10. The circuit of claim 8, wherein said pointer generator module comprises a second read-write controller, a fifth memory, a sixth memory and a pointer generator finite-state-machine:

wherein said second read-write controller is connected with the transmitting timer, fifth memory and sixth memory, receives timing signals from transmitting timer to generate read-write control signal for fifth and sixth memories; and,

wherein said fifth memory is connected with the second read-write controller and pointer generator finite-state-machine, stores the channel pointer offset and outputs them to the pointer generator finite-state-machine; and,

wherein said sixth memory is connected with the second read-write controller and pointer generator finite-state-machine, stores frame states; and,

wherein said pointer generator finite-state-machine is connected with the transmitting timer, fifth and sixth memories, under a specific timing signal from the transmitting timer and according to signals stored in the fifth and sixth memories, it generates new pointer and the pointer's state, and stores the state in the sixth memory and outputs the state to the first memory.

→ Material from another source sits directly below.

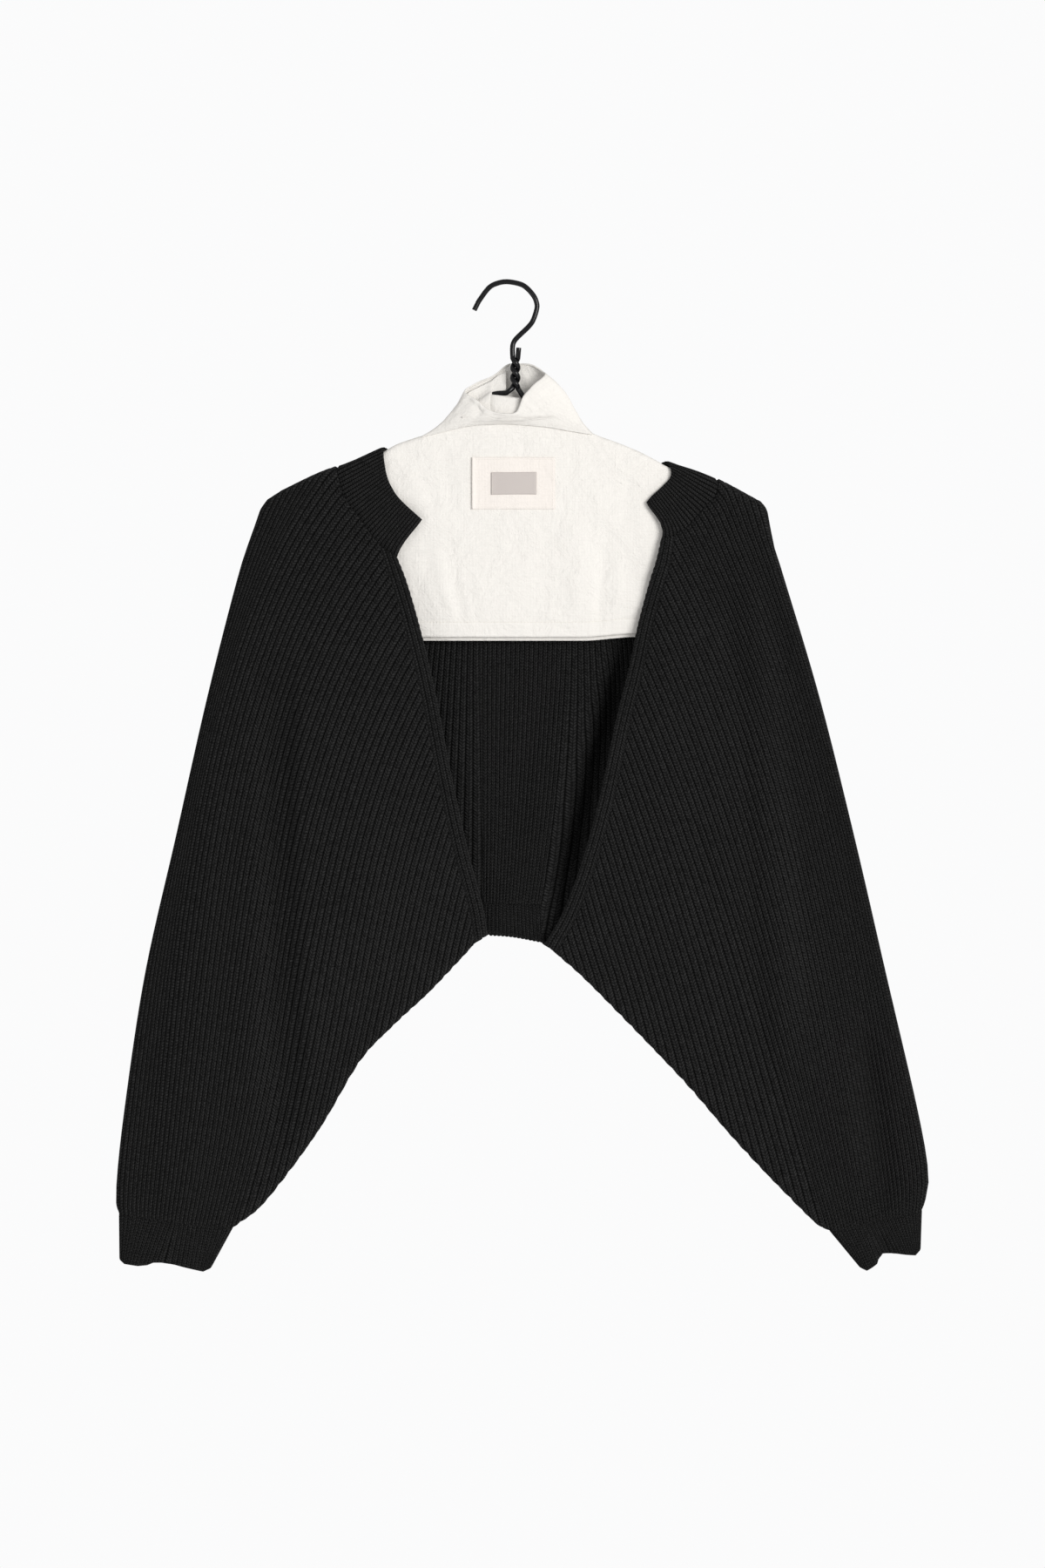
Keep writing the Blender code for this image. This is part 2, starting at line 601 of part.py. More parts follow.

11. The circuit of claim 10, wherein said pointer generator module includes a common counter for all channels;

wherein said counter is connected with the fifth memory; starts counting at the second address of each channel; increases count value of relevant channel by one after it reads one byte from the first memory; creates pointer offset and outputs it to the fifth memory.

12. The circuit of claim 10, wherein said pointer generator module includes an address comparator;

wherein said address comparator is connected with the receiving timer and transmitting timer, receives the writing address generated by the receiving timer and reading address generated by the transmitting timer, and compares them to determine whether the positive justification or negative justification is needed, and then sends justification information to the pointer generator finite-state-machine.